◆ **Task inputs**

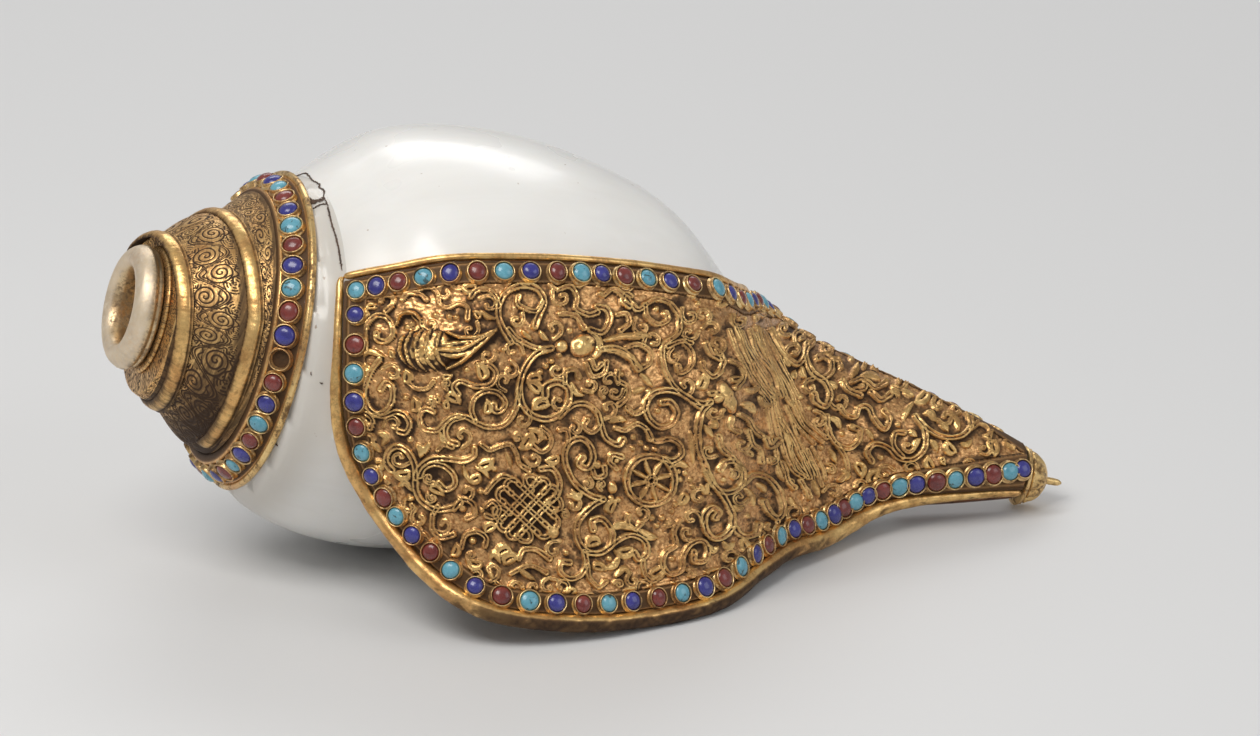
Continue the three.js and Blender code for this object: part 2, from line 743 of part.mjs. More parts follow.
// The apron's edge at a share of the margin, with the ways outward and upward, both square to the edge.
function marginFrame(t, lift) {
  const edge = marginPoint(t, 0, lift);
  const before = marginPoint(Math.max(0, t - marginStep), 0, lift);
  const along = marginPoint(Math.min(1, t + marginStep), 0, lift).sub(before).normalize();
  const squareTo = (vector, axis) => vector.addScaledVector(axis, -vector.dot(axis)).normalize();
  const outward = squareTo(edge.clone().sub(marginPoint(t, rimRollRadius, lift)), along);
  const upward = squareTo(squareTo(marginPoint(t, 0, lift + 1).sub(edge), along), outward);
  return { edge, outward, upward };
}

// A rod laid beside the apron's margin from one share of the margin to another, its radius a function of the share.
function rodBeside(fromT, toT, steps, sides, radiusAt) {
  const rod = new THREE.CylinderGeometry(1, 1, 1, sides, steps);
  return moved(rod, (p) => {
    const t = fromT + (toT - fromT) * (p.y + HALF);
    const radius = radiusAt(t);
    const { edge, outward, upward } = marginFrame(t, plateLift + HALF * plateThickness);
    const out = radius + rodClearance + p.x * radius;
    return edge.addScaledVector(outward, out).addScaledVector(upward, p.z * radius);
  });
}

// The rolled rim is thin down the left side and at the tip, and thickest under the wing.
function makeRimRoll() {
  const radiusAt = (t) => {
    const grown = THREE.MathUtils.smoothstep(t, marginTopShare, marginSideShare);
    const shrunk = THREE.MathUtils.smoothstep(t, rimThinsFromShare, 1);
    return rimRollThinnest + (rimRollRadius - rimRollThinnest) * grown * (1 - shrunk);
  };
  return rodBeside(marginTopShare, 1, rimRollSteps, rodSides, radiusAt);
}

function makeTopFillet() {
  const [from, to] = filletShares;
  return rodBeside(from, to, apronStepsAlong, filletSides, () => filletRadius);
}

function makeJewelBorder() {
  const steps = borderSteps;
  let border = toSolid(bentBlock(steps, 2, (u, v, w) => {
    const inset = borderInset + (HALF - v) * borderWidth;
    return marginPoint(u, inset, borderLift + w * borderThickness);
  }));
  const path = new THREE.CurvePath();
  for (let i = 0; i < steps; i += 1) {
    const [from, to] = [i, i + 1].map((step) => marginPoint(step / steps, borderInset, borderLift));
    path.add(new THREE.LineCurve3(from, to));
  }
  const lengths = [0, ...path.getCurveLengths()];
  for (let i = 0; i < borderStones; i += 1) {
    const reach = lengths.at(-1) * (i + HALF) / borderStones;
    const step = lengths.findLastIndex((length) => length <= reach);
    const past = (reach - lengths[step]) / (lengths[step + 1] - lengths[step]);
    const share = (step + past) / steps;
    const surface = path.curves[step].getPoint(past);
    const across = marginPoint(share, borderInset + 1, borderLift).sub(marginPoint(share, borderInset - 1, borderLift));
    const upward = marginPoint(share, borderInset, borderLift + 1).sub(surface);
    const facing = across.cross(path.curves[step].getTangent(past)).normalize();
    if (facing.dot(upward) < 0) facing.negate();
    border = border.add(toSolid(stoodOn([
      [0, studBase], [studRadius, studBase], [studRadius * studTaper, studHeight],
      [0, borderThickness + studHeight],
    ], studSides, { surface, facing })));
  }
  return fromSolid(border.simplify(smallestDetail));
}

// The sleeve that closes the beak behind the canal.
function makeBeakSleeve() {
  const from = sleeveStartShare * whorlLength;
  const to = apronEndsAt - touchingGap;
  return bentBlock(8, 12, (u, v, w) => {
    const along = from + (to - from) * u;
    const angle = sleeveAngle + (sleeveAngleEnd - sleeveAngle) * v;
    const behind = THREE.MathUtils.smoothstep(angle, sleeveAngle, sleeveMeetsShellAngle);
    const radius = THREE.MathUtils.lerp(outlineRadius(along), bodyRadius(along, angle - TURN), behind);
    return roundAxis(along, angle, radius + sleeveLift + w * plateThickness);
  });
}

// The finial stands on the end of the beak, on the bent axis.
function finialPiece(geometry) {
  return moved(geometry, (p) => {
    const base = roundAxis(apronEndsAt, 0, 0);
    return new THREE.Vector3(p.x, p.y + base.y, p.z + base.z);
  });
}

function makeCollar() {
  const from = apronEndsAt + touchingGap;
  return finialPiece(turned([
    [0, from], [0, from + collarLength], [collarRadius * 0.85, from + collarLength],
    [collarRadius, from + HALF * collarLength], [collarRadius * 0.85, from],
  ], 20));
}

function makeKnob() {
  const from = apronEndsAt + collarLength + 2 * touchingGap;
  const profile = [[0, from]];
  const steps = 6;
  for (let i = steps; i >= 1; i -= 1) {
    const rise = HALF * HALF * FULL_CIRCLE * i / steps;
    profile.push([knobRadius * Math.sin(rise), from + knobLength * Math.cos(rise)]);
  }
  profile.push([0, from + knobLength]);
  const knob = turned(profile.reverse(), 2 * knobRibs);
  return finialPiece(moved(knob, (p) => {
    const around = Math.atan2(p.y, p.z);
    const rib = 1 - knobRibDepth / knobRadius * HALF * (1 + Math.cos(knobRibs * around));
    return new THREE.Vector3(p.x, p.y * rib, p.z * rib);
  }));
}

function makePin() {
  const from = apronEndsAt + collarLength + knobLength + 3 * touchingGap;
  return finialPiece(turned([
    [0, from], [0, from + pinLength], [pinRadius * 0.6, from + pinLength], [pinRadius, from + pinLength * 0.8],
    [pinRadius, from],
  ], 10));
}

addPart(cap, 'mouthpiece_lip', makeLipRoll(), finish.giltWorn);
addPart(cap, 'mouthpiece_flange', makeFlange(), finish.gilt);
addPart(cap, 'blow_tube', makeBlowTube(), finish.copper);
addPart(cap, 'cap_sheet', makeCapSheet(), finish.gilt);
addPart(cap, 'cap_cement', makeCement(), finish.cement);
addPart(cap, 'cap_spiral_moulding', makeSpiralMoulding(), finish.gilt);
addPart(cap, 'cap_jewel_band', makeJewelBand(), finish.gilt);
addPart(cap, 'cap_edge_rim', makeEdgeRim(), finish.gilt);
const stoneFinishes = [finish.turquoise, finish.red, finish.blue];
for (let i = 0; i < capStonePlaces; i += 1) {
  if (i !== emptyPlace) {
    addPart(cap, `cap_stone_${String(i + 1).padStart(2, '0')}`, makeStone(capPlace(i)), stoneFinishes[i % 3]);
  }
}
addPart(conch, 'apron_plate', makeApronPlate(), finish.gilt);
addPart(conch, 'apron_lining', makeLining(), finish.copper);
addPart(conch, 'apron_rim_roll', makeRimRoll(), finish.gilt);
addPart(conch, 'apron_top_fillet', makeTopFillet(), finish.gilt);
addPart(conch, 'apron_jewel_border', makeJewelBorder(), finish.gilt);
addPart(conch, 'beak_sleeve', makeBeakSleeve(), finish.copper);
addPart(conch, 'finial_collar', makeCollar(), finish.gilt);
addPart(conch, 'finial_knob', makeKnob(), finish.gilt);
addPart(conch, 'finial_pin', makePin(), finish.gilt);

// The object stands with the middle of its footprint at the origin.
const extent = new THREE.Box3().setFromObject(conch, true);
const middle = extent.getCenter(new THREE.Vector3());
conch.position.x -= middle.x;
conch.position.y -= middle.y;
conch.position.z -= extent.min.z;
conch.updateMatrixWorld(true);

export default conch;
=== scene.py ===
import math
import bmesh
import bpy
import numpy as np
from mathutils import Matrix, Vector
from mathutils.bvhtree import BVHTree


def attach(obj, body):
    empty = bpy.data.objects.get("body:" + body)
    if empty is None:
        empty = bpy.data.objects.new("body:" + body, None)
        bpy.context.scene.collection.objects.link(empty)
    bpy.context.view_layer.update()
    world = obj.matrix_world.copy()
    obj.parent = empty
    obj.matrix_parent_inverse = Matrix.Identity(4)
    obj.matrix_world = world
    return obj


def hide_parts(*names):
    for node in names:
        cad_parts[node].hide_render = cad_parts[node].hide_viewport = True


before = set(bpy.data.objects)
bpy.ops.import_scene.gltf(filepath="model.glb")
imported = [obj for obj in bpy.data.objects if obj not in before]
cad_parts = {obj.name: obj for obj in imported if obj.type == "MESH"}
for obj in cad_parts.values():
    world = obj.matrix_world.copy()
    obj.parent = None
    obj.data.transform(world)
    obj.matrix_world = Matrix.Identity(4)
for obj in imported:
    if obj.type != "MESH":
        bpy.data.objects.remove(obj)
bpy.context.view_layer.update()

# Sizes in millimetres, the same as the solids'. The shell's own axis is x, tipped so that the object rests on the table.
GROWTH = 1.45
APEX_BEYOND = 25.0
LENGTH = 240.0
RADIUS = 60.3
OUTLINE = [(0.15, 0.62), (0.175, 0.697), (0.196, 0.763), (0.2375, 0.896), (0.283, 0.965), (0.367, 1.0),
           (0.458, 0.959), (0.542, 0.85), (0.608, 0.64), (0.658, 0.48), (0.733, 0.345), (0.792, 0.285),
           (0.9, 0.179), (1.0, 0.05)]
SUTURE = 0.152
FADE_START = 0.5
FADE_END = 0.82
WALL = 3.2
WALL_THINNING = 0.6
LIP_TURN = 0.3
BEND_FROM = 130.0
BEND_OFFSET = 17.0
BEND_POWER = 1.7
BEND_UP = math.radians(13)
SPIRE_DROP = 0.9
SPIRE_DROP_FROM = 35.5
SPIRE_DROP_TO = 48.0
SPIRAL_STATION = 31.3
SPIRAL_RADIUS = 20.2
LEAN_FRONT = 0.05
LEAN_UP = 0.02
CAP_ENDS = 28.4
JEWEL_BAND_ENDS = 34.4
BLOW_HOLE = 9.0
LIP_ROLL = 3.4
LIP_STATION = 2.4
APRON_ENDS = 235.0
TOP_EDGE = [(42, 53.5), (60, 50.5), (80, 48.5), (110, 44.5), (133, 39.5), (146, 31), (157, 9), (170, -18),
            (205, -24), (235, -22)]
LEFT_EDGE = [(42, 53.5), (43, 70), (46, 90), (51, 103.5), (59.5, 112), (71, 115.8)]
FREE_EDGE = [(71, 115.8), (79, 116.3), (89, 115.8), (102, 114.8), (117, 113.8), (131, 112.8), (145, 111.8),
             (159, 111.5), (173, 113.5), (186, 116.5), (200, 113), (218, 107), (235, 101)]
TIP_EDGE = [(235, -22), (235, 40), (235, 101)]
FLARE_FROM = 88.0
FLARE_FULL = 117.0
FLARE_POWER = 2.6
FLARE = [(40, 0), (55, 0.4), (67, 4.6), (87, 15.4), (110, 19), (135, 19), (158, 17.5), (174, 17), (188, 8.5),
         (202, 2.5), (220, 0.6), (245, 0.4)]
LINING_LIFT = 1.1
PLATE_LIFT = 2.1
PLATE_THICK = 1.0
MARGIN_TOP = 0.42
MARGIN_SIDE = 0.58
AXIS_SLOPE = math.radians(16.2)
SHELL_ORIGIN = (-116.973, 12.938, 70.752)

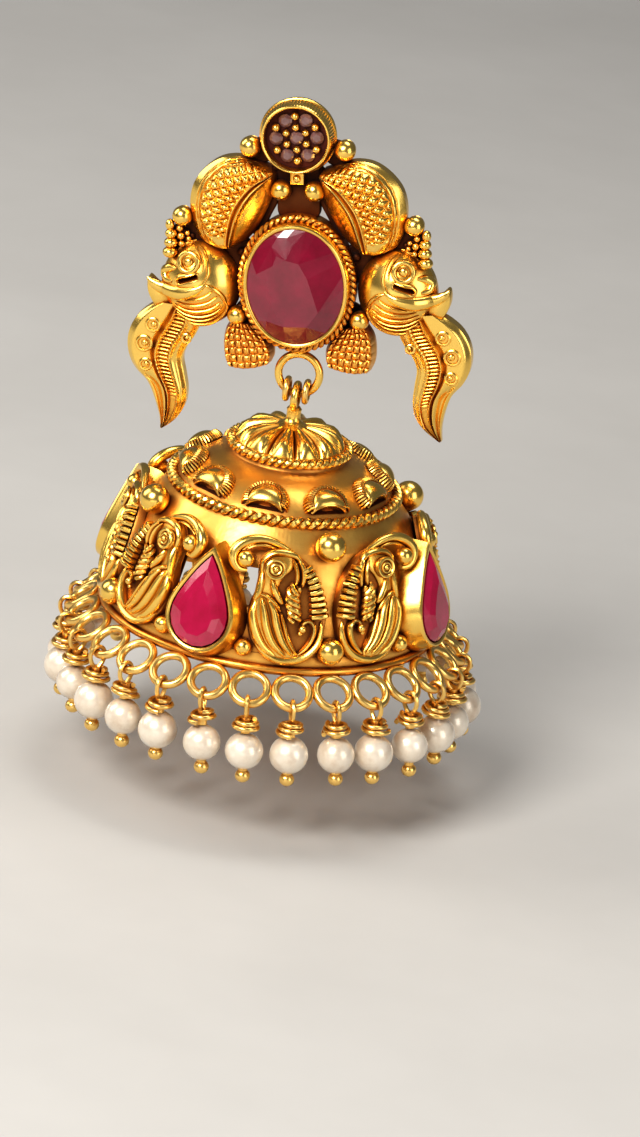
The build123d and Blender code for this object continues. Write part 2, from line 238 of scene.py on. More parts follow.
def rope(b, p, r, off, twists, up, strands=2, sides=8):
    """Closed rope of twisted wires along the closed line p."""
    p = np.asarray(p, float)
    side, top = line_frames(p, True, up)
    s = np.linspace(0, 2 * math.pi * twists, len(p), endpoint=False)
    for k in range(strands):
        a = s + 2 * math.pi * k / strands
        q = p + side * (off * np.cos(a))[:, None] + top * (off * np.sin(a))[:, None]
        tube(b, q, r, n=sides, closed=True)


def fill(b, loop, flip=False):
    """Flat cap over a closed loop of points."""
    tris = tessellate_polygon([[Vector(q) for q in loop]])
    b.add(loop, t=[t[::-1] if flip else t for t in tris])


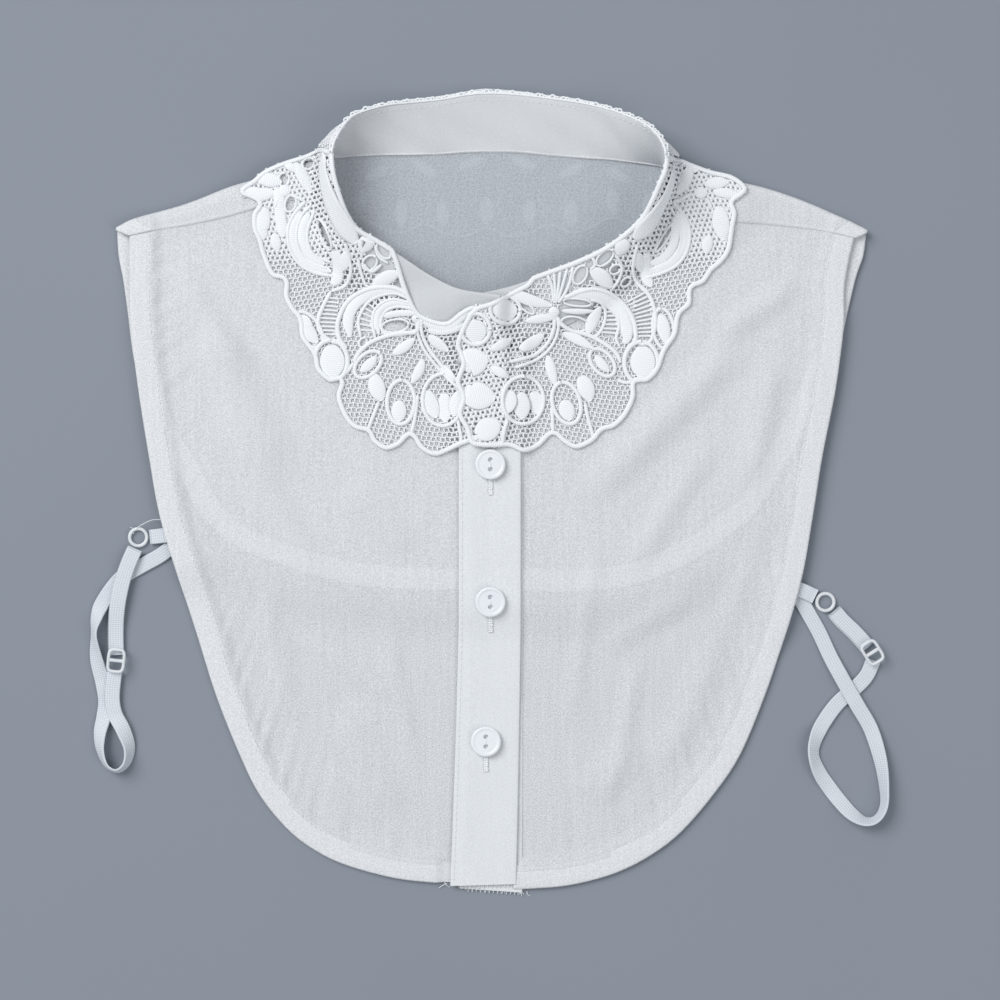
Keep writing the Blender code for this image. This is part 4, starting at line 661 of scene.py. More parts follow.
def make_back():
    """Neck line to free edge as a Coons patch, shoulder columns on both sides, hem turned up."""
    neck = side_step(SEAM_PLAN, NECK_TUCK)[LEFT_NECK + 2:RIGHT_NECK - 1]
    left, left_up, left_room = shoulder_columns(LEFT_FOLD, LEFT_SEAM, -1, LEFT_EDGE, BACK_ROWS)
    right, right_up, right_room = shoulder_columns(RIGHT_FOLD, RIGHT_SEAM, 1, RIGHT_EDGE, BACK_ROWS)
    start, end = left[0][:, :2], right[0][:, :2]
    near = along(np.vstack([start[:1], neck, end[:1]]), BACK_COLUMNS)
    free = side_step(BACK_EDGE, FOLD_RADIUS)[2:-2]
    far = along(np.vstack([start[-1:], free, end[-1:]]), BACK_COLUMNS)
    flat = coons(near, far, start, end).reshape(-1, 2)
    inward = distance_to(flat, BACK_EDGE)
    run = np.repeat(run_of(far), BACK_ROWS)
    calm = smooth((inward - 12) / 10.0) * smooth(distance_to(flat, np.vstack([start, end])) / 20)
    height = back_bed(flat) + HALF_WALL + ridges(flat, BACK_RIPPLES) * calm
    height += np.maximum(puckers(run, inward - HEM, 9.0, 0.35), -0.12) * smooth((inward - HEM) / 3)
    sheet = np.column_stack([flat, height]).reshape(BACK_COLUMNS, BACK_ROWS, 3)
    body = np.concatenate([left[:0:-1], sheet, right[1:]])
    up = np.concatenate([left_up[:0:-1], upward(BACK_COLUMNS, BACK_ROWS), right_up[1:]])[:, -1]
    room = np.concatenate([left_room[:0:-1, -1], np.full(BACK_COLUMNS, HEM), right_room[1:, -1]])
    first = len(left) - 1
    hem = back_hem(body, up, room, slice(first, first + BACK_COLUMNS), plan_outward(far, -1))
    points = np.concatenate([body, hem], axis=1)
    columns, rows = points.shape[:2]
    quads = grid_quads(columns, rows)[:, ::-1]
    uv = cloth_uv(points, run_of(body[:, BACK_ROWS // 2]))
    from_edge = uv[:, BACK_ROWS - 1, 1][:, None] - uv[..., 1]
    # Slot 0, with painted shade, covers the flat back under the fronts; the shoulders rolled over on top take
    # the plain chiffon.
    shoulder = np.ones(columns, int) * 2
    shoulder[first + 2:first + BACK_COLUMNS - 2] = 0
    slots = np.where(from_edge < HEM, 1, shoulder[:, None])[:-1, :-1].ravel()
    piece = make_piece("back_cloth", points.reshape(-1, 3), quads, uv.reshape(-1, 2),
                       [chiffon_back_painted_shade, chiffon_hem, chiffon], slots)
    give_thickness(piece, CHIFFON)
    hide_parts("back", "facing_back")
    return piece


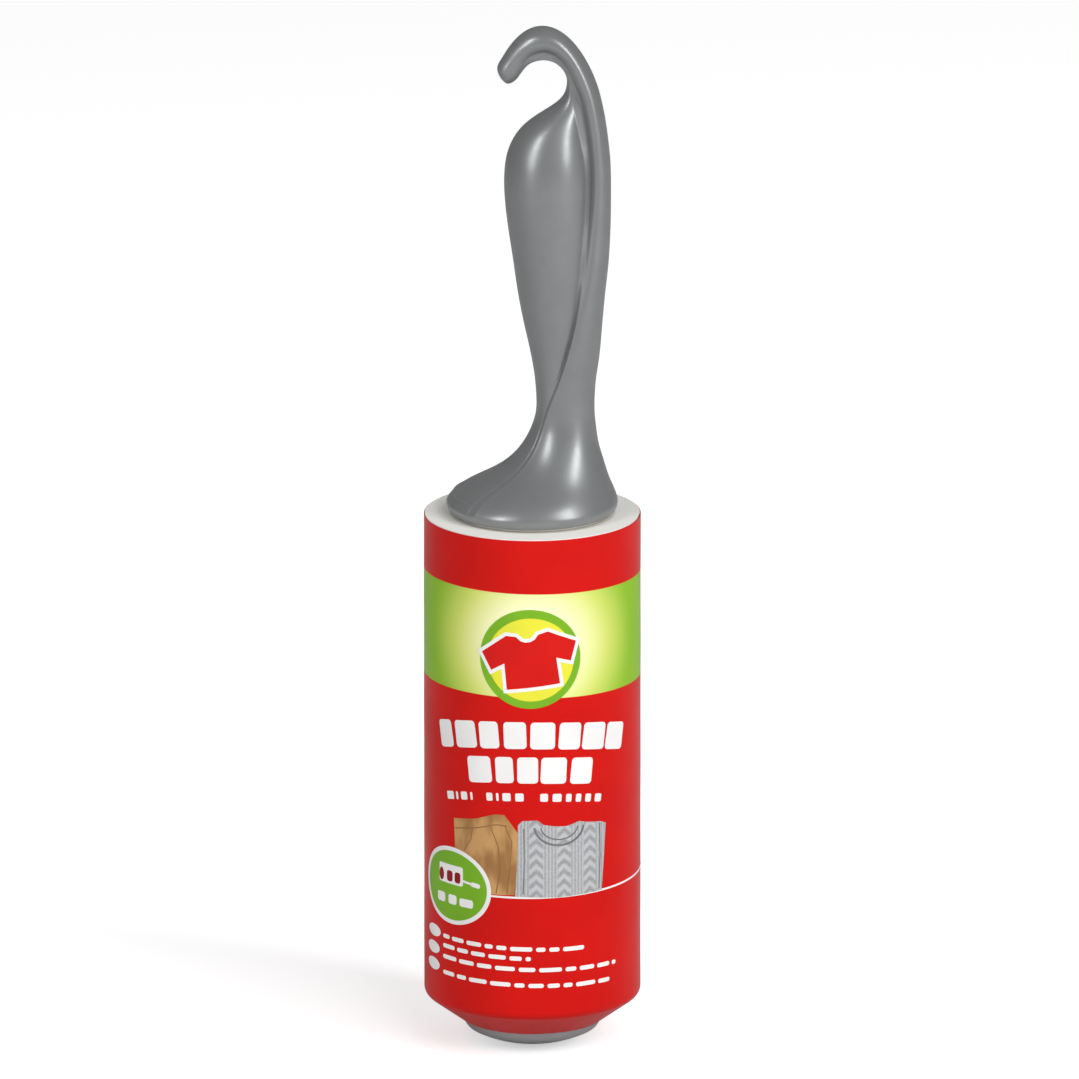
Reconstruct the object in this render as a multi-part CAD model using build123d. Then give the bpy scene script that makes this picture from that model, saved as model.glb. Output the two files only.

◆ **Problem**
Say the number of lines in the listing that hold "model", with no added words.

◆ **Reply**
2